Solvation Shell Anatomy of H 2 S and CO Dissolved in Reline and Ethaline Deep Eutectic Solvents.

Rising atmospheric concentrations of anthropogenic hydrogen sulfide (H 2 S) and carbon monoxide (CO) as a result of industrialization have encouraged researchers to explore innovative technologies for capturing these gases. Deep eutectic solvents (DESs) are an alternative media for mitigating H 2 S and CO emissions. Herein, we have employed ab initio molecular dynamics simulations to investigate the structures of the nearest-neighbor solvation shells surrounding H 2 S and CO when they are dissolved in reline and ethaline DESs. We aim to delineate the structural arrangement responsible for favorable H 2 S and CO capture by analyzing the key interactions between H 2 S and CO solutes with various components of the DESs. We observe that in the reline-H 2 S system, chloride and carbonyl oxygen of urea are found to have the closest distance interaction with hydrogen atoms of the H 2 S solute. The sulfur atom of H 2 S is found to be predominantly solvated by hydrogen and oxygen atoms of urea molecules and the hydroxyl hydrogen of choline cations.
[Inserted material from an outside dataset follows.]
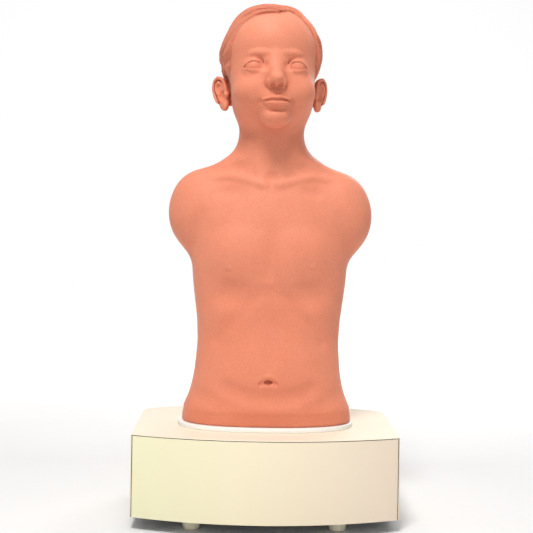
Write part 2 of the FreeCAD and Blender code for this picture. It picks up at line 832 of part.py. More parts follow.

The chloride ions and ethylene glycol molecules predominantly govern the solvation of H 2 S in the ethaline-H 2 S system. In both the DESs, H 2 S is solvated by the hydroxyl group of the choline cations rather than by their ammonium group. In the reline-CO system, all the atoms of urea along with chloride dominate the immediate solvation shell around CO. In the ethaline-CO system, hydroxyl oxygen and hydrogen atoms of ethylene glycol are found in the nearest solvation structure around CO. Both the DESs exhibit a stronger solvent-solute charge-transfer tendency toward the H 2 S solute compared to CO.